[squeak-dev] Re: UTF8 in JSON (was: Re: [ANN] WebClient and WebServer 1.0 for Squeak)

Hannes Hirzel hannes.hirzel at gmail.com
Wed May 12 00:09:12 UTC 2010


Levente, your answer covers an earlier state of the exchange. See here
for the latest account
http://lists.squeakfoundation.org/pipermail/squeak-dev/2010-May/150497.html

Basically the need for UFT8 conversion in my case stems from the fact
that I use the WebClient to post the JSON object and it accepts only
bytes. And I want to post to a couchDB which deals nicely with UTF8.

The JSON package as such needs no UTF8 conversion.
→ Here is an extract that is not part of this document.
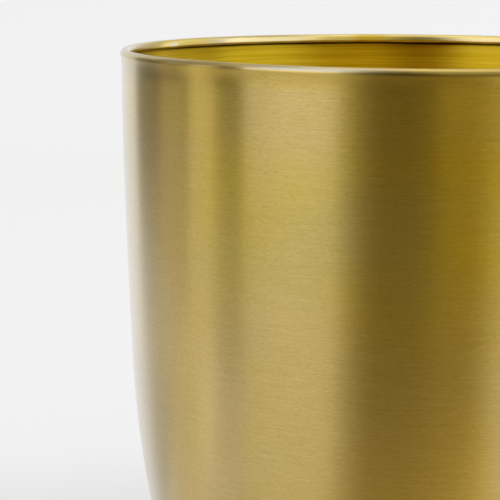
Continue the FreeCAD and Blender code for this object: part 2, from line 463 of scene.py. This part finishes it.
def brushed_marks(tree, place, run, inside):
    """Marks round the turn, finer and shorter outside than inside."""
    x, y = split(tree, place)[:2]
    # a slow wander makes the marks slightly oblique
    wander = cloud(tree, place, WANDER_RATE, WANDER_DETAIL)
    slide = calc(tree, "MULTIPLY_ADD", wander, WANDER, run)

    def marks(rates, along):
        turn_rate, cross_rate = rates
        turned = (product(tree, part, turn_rate) for part in (x, y))
        where = vector(tree, *turned, product(tree, along, cross_rate))
        return cloud(tree, where, 1.0, MARK_DETAIL, MARK_ROUGHNESS)

    short = product(tree, marks(SHORT_MARKS, slide), SHORT_PART)
    long = product(tree, marks(LONG_MARKS, run), LONG_PART)
    outer_marks = product(tree, calc(tree, "ADD", short, long), left_over(tree, inside))
    return calc(tree, "ADD", outer_marks, product(tree, marks(INSIDE_MARKS, run), inside))


def wall_colour(tree, place, tone, front):
    """Colour of the outer wall, with its zones of lacquer, fading and stains, and painted shade low at the
    left.
    """
    x, _, z = split(tree, place)
    stained = ease(tree, cloud(tree, place, STAIN_RATE, STAIN_DETAIL), *STAIN_EDGE, 0.0, STAIN_SHARE)
    # the lacquer is deeper on the upper wall, but for a hazy patch below the rim and the left side
    hazy = product(tree, zone(tree, z, HAZY_UP, after=HAZY_SHARE_ABOVE), zone(tree, x, HAZY_ACROSS))
    faded = product(
        tree, ease(tree, x, *FADED_ACROSS, FADED_SHARE, 0.0), ease(tree, z, *FADED_UP, 1.0, 0.0)
    )
    golden = product(
        tree, ease(tree, z, *GOLDEN_UP), left_over(tree, hazy), left_over(tree, faded),
        ease(tree, front, 0.0, 1.0, GOLDEN_SHARE_BEHIND, 1.0),
    )
    # it is warmest right of the front and in a narrow zone at the left, palest low on the left
    warm_right = product(tree, ease(tree, x, *WARM_ACROSS, 0.0, WARM_SHARE), zone(tree, z, WARM_UP))
    warm_left = product(tree, VALLEY_SHARE, zone(tree, x, VALLEY_ACROSS), zone(tree, z, VALLEY_UP))
    warm = product(tree, calc(tree, "MAXIMUM", warm_right, warm_left), front)
    pale = product(tree, ease(tree, z, *PALE_UP, PALE_SHARE, 0.0), zone(tree, x, PALE_ACROSS), front)
    # painted shade: the wall is darker low at the far left
    shaded = product(
        tree, ease(tree, z, *SHADED_UP, 1.0, 0.0), ease(tree, x, *SHADED_ACROSS, 1.0, 0.0), front
    )
    return layered(
        tree, tone, PLAIN_BRASS, (golden, GOLDEN_BRASS), (warm, WARM_BRASS),
        (pale, PALE_BRASS), (shaded, SHADED_BRASS), (stained, STAINED_BRASS),
    )


def glint_share(tree, place):
    """How much of the painted glint shows: a small flat patch with an uneven edge."""
    offset = node(tree, "ShaderNodeVectorMath", operation="SUBTRACT")
    feed(tree, offset.inputs[0], place)
    offset.inputs[1].default_value = GLINT_PLACE
    across, along, rise = (calc(tree, "ABSOLUTE", part) for part in split(tree, offset.outputs[0]))
    away = calc(
        tree, "ADD",
        calc(tree, "POWER", calc(tree, "DIVIDE", across, GLINT_LENGTH), 2.0),
        calc(tree, "POWER", calc(tree, "DIVIDE", rise, GLINT_HEIGHT), 2.0),
    )
    centred = calc(tree, "SUBTRACT", cloud(tree, place, GLINT_UNEVEN_RATE, GLINT_UNEVEN_DETAIL), 0.5)
    edge = calc(tree, "MULTIPLY_ADD", centred, GLINT_UNEVEN, away)
    near = ease(tree, along, GLINT_LENGTH, 2 * GLINT_LENGTH, 1.0, 0.0)
    return product(tree, near, ease(tree, edge, *GLINT_EDGE, 1.0, 0.0))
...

Only escaping of
backslash \, double quote " and control characters.


The method
String >>jsonWriteOn: aStream

should stay at

String
>  jsonWriteOn: aStream
>
>        | replacement |
>        aStream nextPut: $".
>        self do: [ :ch |
>                (replacement := Json escapeForCharacter: ch)
>                        ifNil: [ aStream nextPut: ch ]
>                        ifNotNil: [ aStream nextPutAll: replacement ] ].
>        aStream nextPut: $".

but the method
  Json escapeForCharacter: ch
does not need to go for \uNNNN for non-ASCII characters.

So I do the UFT8 conversion just before Http posting.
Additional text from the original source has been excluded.